According to the budget for 2018, total government revenue has to increase from an estimated Rs. 1,997 billion in 2017 to Rs. 2,326 billion and increase of Rs. 329 billion in just one year. Tax revenue is expected to increase from Rs. 1,749 billion in 2017 to Rs. 2,034 in 2018 an increase of Rs. 285 billion. Guess who’s going to be forking out all this money? In 2018, the government dipping directly into the pockets of people will not be the only horror in store for us. The IMF statement in releasing the latest tranche of the Extended Fund Facility further observed that    ‘weak financial performance of state-owned enterprises increases the importance of further fiscal consolidation’ and recommended that ‘structural reforms’ and ‘energy pricing’, will support fiscal consolidation. What is meant by the term structural reforms is usually privatization and what is meant by energy pricing is increasing the prices of fuel. There is already a demand from LIOC to increase fuel prices which is being kept down with some effort.

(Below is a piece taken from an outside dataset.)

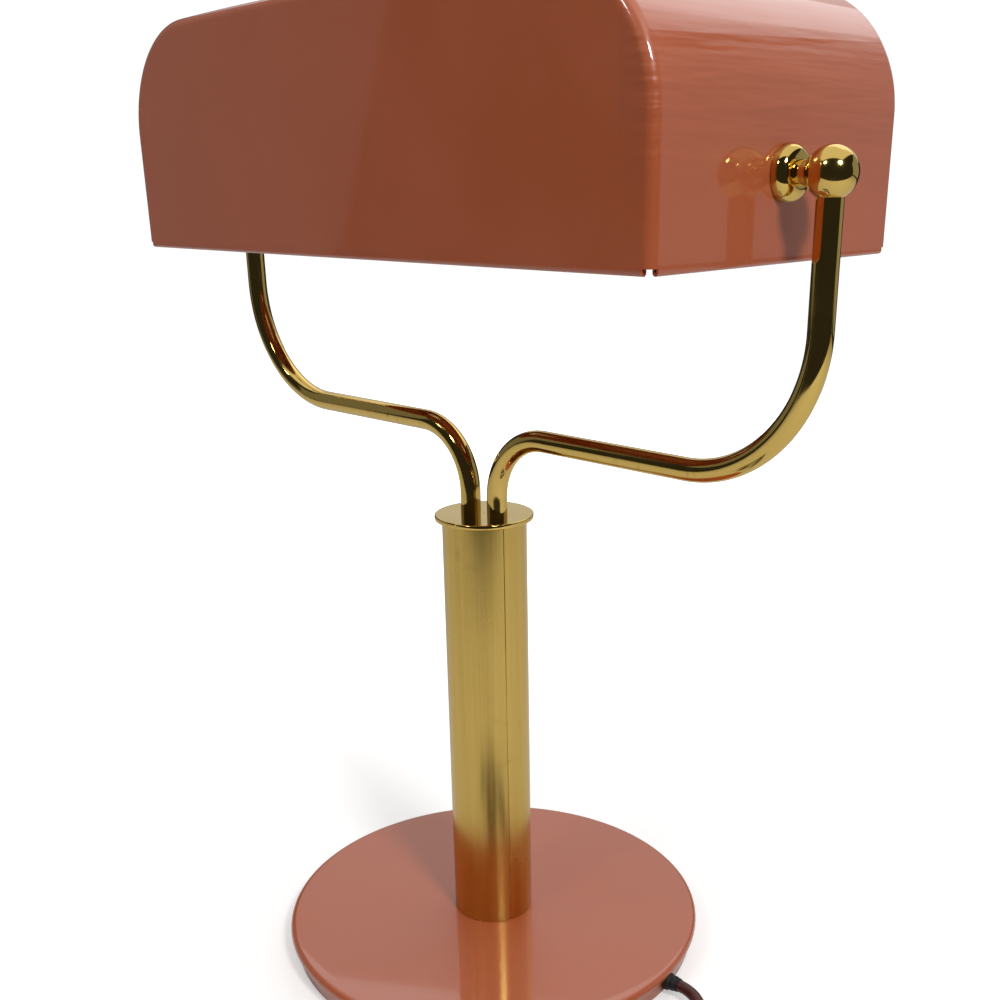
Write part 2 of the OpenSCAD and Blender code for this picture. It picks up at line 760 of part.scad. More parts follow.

The problem however is that the ‘energy pricing’ and ‘structural reforms’ referred to will be coming at a time when the government will be having to face elections – first to the local government institutions, then the provincial councils and then the presidential elections. The signs are that 2018 and 2019 are not going to be happy years for the yahapalana government. Apart from these shocks that one can see coming, there are the shocks that come unexpectedly and at all times under this government. As we go to press, the country is in the middle of a major railway strike and a shortage of aviation fuel.